-- START --

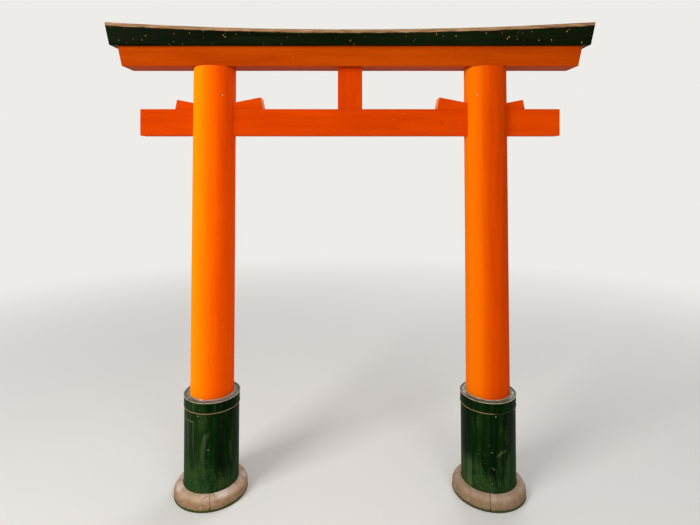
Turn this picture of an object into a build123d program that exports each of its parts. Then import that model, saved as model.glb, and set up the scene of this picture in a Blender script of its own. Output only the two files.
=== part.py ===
from build123d import *
import os
from math import cos, hypot, radians, sin, sqrt, tan

# A torii gate of the size that stands in close rows over a shrine path: two round posts that
# lean in and taper, a tie beam wedged through them, a centre strut and a double lintel. Each
# post stands in a dark sleeve packed with mortar, on a ring of four rounded foot stones.
# Millimetres: X runs across the gate, Y through it and Z up, from the ground between the posts.

# Posts
post_spacing = 1950.0           # centre to centre at the ground
post_base_diameter = 300.0
post_top_diameter = 290.0
post_lean = 0.5                 # degrees from upright, towards the other post
post_rim_bevel = 9.0            # taken off the rim under the lintel, measured level
post_rim_depth = 24.0           # and measured down the post
post_tenon_width = 90.0
post_tenon_height = 80.0

# Tie beam through both posts
tie_beam_underside = 2480.0     # above the ground
tie_beam_height = 185.0
tie_beam_thickness = 110.0
tie_beam_length = 2910.0

# Wedges driven over the tie beam from both sides of each post, ends cut square to their tops
wedge_height_at_post = 45.0
wedge_height_at_end = 85.0      # the inner wedge, over the far end of its foot
inner_wedge_reach = 203.0       # of its foot, from the post's face
outer_wedge_reach = 115.0
wedge_tip_gap = 8.0             # between the two tips inside the post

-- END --

▶ [Exercise aim]
Copy out all of the lines above exactly.

▶ [Task result]
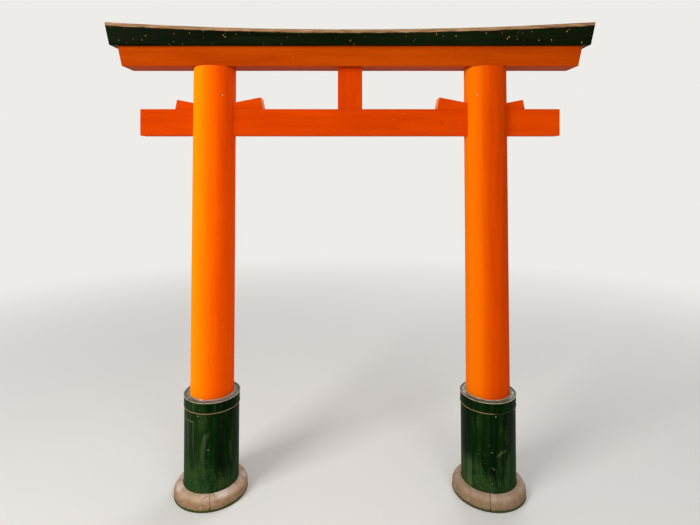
Turn this picture of an object into a build123d program that exports each of its parts. Then import that model, saved as model.glb, and set up the scene of this picture in a Blender script of its own. Output only the two files.
=== part.py ===
from build123d import *
import os
from math import cos, hypot, radians, sin, sqrt, tan

# A torii gate of the size that stands in close rows over a shrine path: two round posts that
# lean in and taper, a tie beam wedged through them, a centre strut and a double lintel. Each
# post stands in a dark sleeve packed with mortar, on a ring of four rounded foot stones.
# Millimetres: X runs across the gate, Y through it and Z up, from the ground between the posts.

# Posts
post_spacing = 1950.0           # centre to centre at the ground
post_base_diameter = 300.0
post_top_diameter = 290.0
post_lean = 0.5                 # degrees from upright, towards the other post
post_rim_bevel = 9.0            # taken off the rim under the lintel, measured level
post_rim_depth = 24.0           # and measured down the post
post_tenon_width = 90.0
post_tenon_height = 80.0

# Tie beam through both posts
tie_beam_underside = 2480.0     # above the ground
tie_beam_height = 185.0
tie_beam_thickness = 110.0
tie_beam_length = 2910.0

# Wedges driven over the tie beam from both sides of each post, ends cut square to their tops
wedge_height_at_post = 45.0
wedge_height_at_end = 85.0      # the inner wedge, over the far end of its foot
inner_wedge_reach = 203.0       # of its foot, from the post's face
outer_wedge_reach = 115.0
wedge_tip_gap = 8.0             # between the two tips inside the post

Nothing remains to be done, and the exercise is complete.